TAMPA, Fla. (Court TV) — A woman accused of killing her newborn and disposing of it in a trash can in her dorm must remain in Hillsborough County, even though she has no ties to the area or her former school, a judge ruled on Wednesday.

Brianna Moore appears at a bond hearing on July 15, 2026. (Court TV)
Brianna Moore, 21, is charged with aggravated manslaughter of a child, child neglect and unlawfully moving a dead body after the child was found in her dorm room’s trash can in 2024.
At the time of the child’s death, Moore was a student at the University of Tampa; she no longer attends the school. At a hearing on Wednesday, Moore’s attorney, Idalis Vento, asked Judge Lawrence Lefler to lower her client’s bond and also allow her to leave Hillsborough County. In a pretrial motion, Moore’s defense sought permission to return to her home state of Mississippi to live with her grandmother.
When Moore was initially arrested in October 2024, a different judge set the bond for the charge of aggravated manslaughter at $250,000; if Moore was released, the orders required her to remain in Hillsborough County under GPS monitoring. Vento argued on Wednesday that Moore has no ties to Hillsborough County and, with no prior arrests, there was little risk in allowing her to go and live with her family.
Assistant State Attorney Jessica Couvertier opposed the change, noting that there had been “no actual change in circumstances” that would merit consideration of the issue. Couvertier said she considers the defendant to be a flight risk, and pointed out that the state of Florida had to spend “thousands” in extradition costs to retrieve her from Mississippi after charges were filed. “She was traveling with friends while this case was under investigation,” she added.
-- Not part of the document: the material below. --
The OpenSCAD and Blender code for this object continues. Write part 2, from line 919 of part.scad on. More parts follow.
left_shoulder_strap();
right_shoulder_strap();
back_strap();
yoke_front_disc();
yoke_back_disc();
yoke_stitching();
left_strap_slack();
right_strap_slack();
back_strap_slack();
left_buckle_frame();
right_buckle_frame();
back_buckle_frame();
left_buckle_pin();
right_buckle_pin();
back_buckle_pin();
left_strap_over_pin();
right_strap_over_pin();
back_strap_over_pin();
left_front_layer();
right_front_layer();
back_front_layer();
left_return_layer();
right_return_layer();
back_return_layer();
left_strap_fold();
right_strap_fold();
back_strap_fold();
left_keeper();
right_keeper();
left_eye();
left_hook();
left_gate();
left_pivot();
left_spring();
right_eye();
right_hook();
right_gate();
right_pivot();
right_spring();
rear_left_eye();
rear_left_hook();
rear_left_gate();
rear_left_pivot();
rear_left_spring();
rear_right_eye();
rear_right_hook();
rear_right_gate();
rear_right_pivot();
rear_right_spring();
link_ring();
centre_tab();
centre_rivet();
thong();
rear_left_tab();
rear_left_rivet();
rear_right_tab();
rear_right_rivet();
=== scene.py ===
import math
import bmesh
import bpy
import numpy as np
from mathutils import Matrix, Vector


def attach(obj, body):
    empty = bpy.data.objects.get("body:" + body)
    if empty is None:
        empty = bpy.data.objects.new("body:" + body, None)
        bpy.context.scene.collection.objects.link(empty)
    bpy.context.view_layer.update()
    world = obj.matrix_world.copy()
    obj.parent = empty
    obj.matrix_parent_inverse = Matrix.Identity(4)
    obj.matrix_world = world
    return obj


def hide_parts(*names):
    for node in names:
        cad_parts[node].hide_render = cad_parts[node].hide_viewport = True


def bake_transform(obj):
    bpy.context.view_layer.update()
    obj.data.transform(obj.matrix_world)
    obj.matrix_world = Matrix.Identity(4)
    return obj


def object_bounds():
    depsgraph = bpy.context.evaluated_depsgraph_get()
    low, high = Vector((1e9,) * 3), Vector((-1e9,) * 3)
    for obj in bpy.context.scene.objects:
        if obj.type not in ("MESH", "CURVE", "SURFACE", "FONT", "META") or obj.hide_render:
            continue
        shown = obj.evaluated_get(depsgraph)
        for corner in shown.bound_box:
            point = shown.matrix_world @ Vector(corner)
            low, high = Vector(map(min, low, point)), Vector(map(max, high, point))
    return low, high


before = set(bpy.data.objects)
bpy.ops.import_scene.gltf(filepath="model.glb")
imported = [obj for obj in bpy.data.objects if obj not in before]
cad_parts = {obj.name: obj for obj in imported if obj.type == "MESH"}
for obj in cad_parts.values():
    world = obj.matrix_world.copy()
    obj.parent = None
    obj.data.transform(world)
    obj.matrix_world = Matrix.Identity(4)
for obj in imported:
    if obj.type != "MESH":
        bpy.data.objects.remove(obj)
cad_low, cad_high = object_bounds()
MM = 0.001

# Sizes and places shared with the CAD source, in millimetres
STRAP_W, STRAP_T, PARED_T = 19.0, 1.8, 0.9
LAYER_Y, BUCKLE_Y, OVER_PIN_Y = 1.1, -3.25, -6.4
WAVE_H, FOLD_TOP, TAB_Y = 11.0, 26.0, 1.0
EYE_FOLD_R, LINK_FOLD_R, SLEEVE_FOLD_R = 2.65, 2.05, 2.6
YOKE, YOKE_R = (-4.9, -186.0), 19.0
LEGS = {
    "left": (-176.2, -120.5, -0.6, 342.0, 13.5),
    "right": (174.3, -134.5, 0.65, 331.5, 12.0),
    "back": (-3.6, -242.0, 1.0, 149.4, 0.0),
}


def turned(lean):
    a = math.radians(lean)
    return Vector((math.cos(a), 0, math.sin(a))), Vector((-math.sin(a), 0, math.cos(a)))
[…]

Vento conceded that her client was arrested at her family’s home in Mississippi, but said that was only because her client had no idea that charges had been filed against her.
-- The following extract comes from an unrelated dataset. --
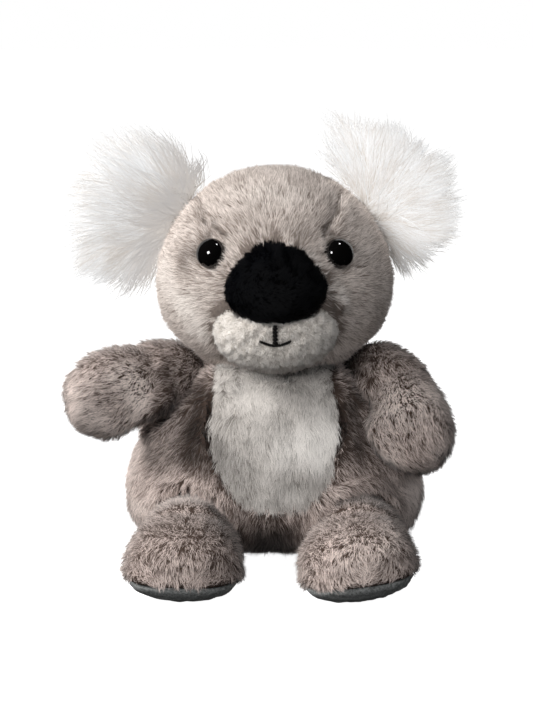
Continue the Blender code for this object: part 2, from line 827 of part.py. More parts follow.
def add_leg(side, sign, toe_out, roll, tree):
    place = hip(sign)
    level, heading, across, rise = leg_axes(sign, toe_out, roll)
    axes = (heading, across, rise)
    size = (FOOT_REACH, FOOT_HALF_WIDTH, FOOT_HALF_HEIGHT)
    hinge = Vector((-1, 0, 0))
    turns = swing_turns(LEG_SWING)

    def surface(faces):
        cage = limb_cage(place, axes, LEG_ROOT_RADIUS, LEG_OPENING_RADIUS, size, FOOT_SHARES, faces,
                         UNDERFOOT_ROUNDNESS)
        return pressed(softened(cage), tree, place, hinge, turns, LEG_ROOT_RADIUS)

    skin = skin_from(surface(LIMB_FACES), side + "_leg_skin")
    core = stuffing_from(surface(LIMB_CORE_FACES), side + "_leg_stuffing")
    sole = object_from(closed(surface(LIMB_FACES)), side + "_sole", parts)
    steep = asin((SOLE_TOE - SOLE_HEEL) / (LEG_ROOT_RADIUS + FOOT_REACH))
    toe = level * cos(steep) + rise * sin(steep)
    up = across.cross(toe)
    turn = Matrix((across, toe, up)).transposed().to_4x4()
    top = place + level * ((FOOT_REACH - LEG_ROOT_RADIUS) / 2)
    top.z = (SOLE_HEEL + SOLE_TOE) / 2
    below = block(top - up * (CUTTER_SIZE / 2), side + "_below_sole_top", turn)
    above = block(top + up * (CUTTER_SIZE / 2 - SEAM_GAP), side + "_above_sole", turn)
    cut(skin, below)
    cut(core, below)
    cut(sole, above)
    for piece in (skin, sole):
        cut(piece, floor)
    finish_piece(skin, "grey_plush", place)
    finish_piece(core, "fibre_fill", place)
    finish_piece(sole, "grey_felt", place)
    report_joint(side + "_leg_swing", place, hinge)


# Belly panel and pellet bag

BELLY_OUTLINE_SHARES = (
    # half width, height
    (0.0, 0.0),
    (0.42, 0.045),
    (0.78, 0.23),
    (0.98, 0.50),
    (0.97, 0.76),
    (0.84, 1.0),
)


def belly_outline(inset, name):
    """The panel's outline as a closed prism that reaches through the body's front."""
    half = [(share * BELLY_HALF_WIDTH, BELLY_BOTTOM + high * BELLY_HEIGHT)
            for share, high in BELLY_OUTLINE_SHARES]
    points = half + [(-across, high) for across, high in reversed(half[1:])]
    curve = bpy.data.curves.new(name, "CURVE")
    curve.dimensions = "2D"
    curve.fill_mode = "BOTH"
    curve.extrude = BODY_HALF_DEPTH / 2
    curve.offset = -inset
    run = curve.splines.new("POLY")
    run.points.add(len(points) - 1)
    run.use_cyclic_u = True
    for node, (across, high) in zip(run.points, points):
        node.co = (across, high, 0, 1.0)
    flat = bpy.data.objects.new(name, curve)
    cutters.objects.link(flat)
    flat.rotation_euler = (pi / 2, 0, 0)
    flat.location = (0, BODY_LEAN - BODY_HALF_DEPTH, 0)
    form = baked(flat)
    bpy.data.objects.remove(flat, do_unlink=True)
    bmesh.ops.remove_doubles(form, verts=form.verts, dist=WELD)
    bmesh.ops.recalc_face_normals(form, faces=form.faces)
    return add_cutter(name, form)


def pellet_form(extra):
    form = bmesh.new()
    bmesh.ops.create_uvsphere(form, u_segments=TURNED_STEPS, v_segments=TURNED_STEPS // 2, radius=1.0)
    size = Vector((PELLET_HALF_WIDTH + extra, PELLET_HALF_DEPTH + extra, PELLET_HEIGHT / 2 + extra))
    bmesh.ops.scale(form, verts=form.verts, vec=size)
    low = PLUSH_THICKNESS + PELLET_HEIGHT / 2
    forward = BODY_RING_SHARES[0][3] * BODY_HALF_DEPTH
    bmesh.ops.translate(form, verts=form.verts, vec=(0, BODY_LEAN - forward, low - PELLET_SINK))
    return form


def pellet_floor():
    """The room under the level that the pellet bag lies on, inside the seat."""
    level = PLUSH_THICKNESS + SEAM_GAP
    return block(Vector((0, 0, level - CUTTER_SIZE / 2)), "pellet_floor")


empty_scene()
parts = new_collection("plush_koala")
cutters = new_collection("cutters")
floor = block(Vector((0, 0, -CUTTER_SIZE / 2)), "floor")

body_skin = skin_from(softened(body_cage(BODY_FACES)), "body_skin")
body_core = stuffing_from(softened(body_cage(BODY_CORE_FACES)), "body_stuffing")
belly = skin_from(softened(body_cage(BODY_FACES)), "belly_panel")
body_form = closed(softened(body_cage(BODY_FACES)))
body_tree = BVHTree.FromBMesh(body_form)
cut(body_skin, belly_outline(0.0, "belly_window"))
cut(belly, belly_outline(SEAM_GAP, "belly_patch"), "INTERSECT")
for sign, label in ((1, "left"), (-1, "right")):
    socket = ball(shoulder(sign), ARM_ROOT_RADIUS + SOCKET_GAP, label + "_shoulder_socket")
    cup = ball(hip(sign), LEG_ROOT_RADIUS + SOCKET_GAP, label + "_hip_socket")
    for piece in (body_skin, body_core):
        cut(piece, socket)
        cut(piece, cup)
cut(body_skin, floor)
pellets = object_from(pellet_form(0.0), "pellet_bag", parts)
cut(pellets, pellet_floor())
cut(body_core, add_cutter("pellet_room", pellet_form(SEAM_GAP)))
finish_piece(body_skin, "grey_plush")
finish_piece(body_core, "fibre_fill")
finish_piece(belly, "white_plush")
finish_piece(pellets, "pellet_cloth")

neck = Vector((0, BODY_LEAN, HEAD_BASE))
head_skin = skin_from(softened(head_cage(HEAD_FACES)), "head_skin")
head_core = stuffing_from(softened(head_cage(HEAD_CORE_FACES)), "head_stuffing")
head_form = closed(softened(head_cage(HEAD_FACES)))
head_tree = BVHTree.FromBMesh(head_form)
head_room = add_cutter("head_room", shifted(head_form, SEAM_GAP))
nose = object_from(softened(nose_cage()), "nose", parts)
nose_room = add_cutter("nose_room", shifted(softened(nose_cage()), SEAM_GAP))
cut(nose, head_room)
muzzle = object_from(muzzle_form(), "muzzle", parts)
cut(muzzle, head_room)
cut(muzzle, nose_room)
stitch = mouth_stitch()
for sign, label in ((1, "left"), (-1, "right")):
    add_eye(label, sign, head_skin, head_core, head_tree)
add_ear("left", 1, LEFT_EAR_REACH, LEFT_EAR_SAG, head_tree)
add_ear("right", -1, RIGHT_EAR_REACH, RIGHT_EAR_SAG, head_tree)
finish_piece(head_skin, "grey_plush", neck)
finish_piece(head_core, "fibre_fill", neck)
finish_piece(nose, "black_plush")
finish_piece(muzzle, "cream_fleece")
finish_piece(stitch, "black_thread")
report_joint("head_turn", neck, Vector((0, 0, 1)))

add_arm("right", -1, RIGHT_ARM_HEADING, RIGHT_ARM_DROOP, RIGHT_ARM_SWING, body_tree)
add_arm("left", 1, LEFT_ARM_HEADING, LEFT_ARM_DROOP, LEFT_ARM_SWING, body_tree)
add_leg("right", -1, RIGHT_TOE_OUT, RIGHT_FOOT_ROLL, body_tree)
add_leg("left", 1, LEFT_TOE_OUT, LEFT_FOOT_ROLL, body_tree)
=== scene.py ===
"""Dresses the sitting plush koala: stuffed forms, and the pile, fleece, felt, thread and eyes on them."""

from math import cos, pi, radians, sin

import bmesh
import bpy
import numpy as np
from bpy.props import FloatProperty, FloatVectorProperty, PointerProperty
from mathutils import Matrix, Vector
from mathutils.bvhtree import BVHTree


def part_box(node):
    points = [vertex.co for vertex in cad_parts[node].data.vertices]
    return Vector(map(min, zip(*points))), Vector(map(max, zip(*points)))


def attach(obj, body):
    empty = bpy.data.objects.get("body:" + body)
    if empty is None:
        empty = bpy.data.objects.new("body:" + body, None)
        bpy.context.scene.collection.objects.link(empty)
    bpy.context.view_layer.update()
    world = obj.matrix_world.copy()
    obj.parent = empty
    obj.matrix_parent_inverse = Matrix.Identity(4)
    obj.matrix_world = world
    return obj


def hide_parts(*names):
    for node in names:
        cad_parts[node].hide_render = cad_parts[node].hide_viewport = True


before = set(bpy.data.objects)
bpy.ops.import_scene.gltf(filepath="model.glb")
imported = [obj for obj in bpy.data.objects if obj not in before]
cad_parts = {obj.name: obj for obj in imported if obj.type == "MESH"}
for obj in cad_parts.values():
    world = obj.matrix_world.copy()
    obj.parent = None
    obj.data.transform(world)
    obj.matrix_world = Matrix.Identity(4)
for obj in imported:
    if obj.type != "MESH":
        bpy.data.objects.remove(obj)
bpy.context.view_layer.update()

bl_info = {
    "name": "Sitting plush koala",
    "version": (1, 0, 0),
    "blender": (4, 5, 0),
    "location": "View3D > Sidebar > Koala",
    "description": "Plush pile, fleece, felt, thread and glossy eyes for a sitting koala",
    "category": "Object",
}

MM = 0.001
LEFT, RIGHT = 1, -1
SIDES = ((LEFT, "left"), (RIGHT, "right"))
BACK = np.array([0.0, 1.0, 0.0])
UP = np.array([0.0, 0.0, 1.0])

# How far the stuffed forms lie inside the solids, which leaves room for their pile.
BODY_INSET = 1.8 * MM
LIMB_INSET = 1.6 * MM

# Places that the solids share, from the same sewing pattern.
NECK = Vector((0, -3.0, 62.05)) * MM
HEAD_HALF = Vector((39.6, 36.5, 33.6)) * MM
# How far an eye sits to the side of the head's middle and above it, its dome's height and its radius.
EYE_ACROSS = 20.8 * MM
EYE_UP = 12.75 * MM
EYE_DOME = 3.6 * MM
EYE_RADIUS = 4.9 * MM
EAR_ANGLE = radians(29.5)
EAR_SEAM = np.array([34.8, 1.0, 112.7]) * MM
SHOULDER = Vector((36.0, -9.0, 57.5)) * MM
HIP = Vector((26.5, -35.0, 14.0)) * MM
SHOULDER_SOCKET = 14.4 * MM
HIP_SOCKET = 15.6 * MM
# How far each arm turns to the front and droops.
ARM_TURNS = {"right": (radians(38), 0.0), "left": (radians(64), radians(27))}
# Half the belly panel's width at each height.
BELLY_OUTLINE = np.array([
    (0.0, 24.5), (9.0, 26.3), (16.8, 33.6), (21.1, 44.3), (20.9, 54.5), (18.1, 64.0),
]) * MM


# Small tools

def linear(code):
    """An sRGB hex colour as the linear colour that a shader takes."""
    parts = [int(code[at:at + 2], 16) / 255 for at in (0, 2, 4)]
    return tuple(part / 12.92 if part <= 0.04045 else ((part + 0.055) / 1.055) ** 2.4 for part in parts)


def add(tree, kind, settings=None, feeds=None):
    """Adds one node. Settings name its properties or input sockets, and feeds link its inputs."""
    node = tree.nodes.new(kind)
    for key, value in (settings or {}).items():
        if isinstance(key, str) and hasattr(node, key):
            setattr(node, key, value)
        else:
            node.inputs[key].default_value = value
    for key, source in (feeds or {}).items():
        tree.links.new(source, node.inputs[key])
    return node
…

Lefler refused to lower the bond amount and denied the defense’s request to allow Moore to leave the area. However, he dismissed the motion without prejudice and offered to “potentially address that, if she is released.”
Moore is due to return to the same courtroom on Thursday for a motions hearing. Her team is asking Lefler to suppress any mention of a video allegedly showing Moore “clearly pregnant” and walking on campus. The defense is also asking for additional evidence it says prosecutors have withheld: the full cellphone extraction from Moore’s phone that her attorneys say they have not yet received — more than a year after her arrest.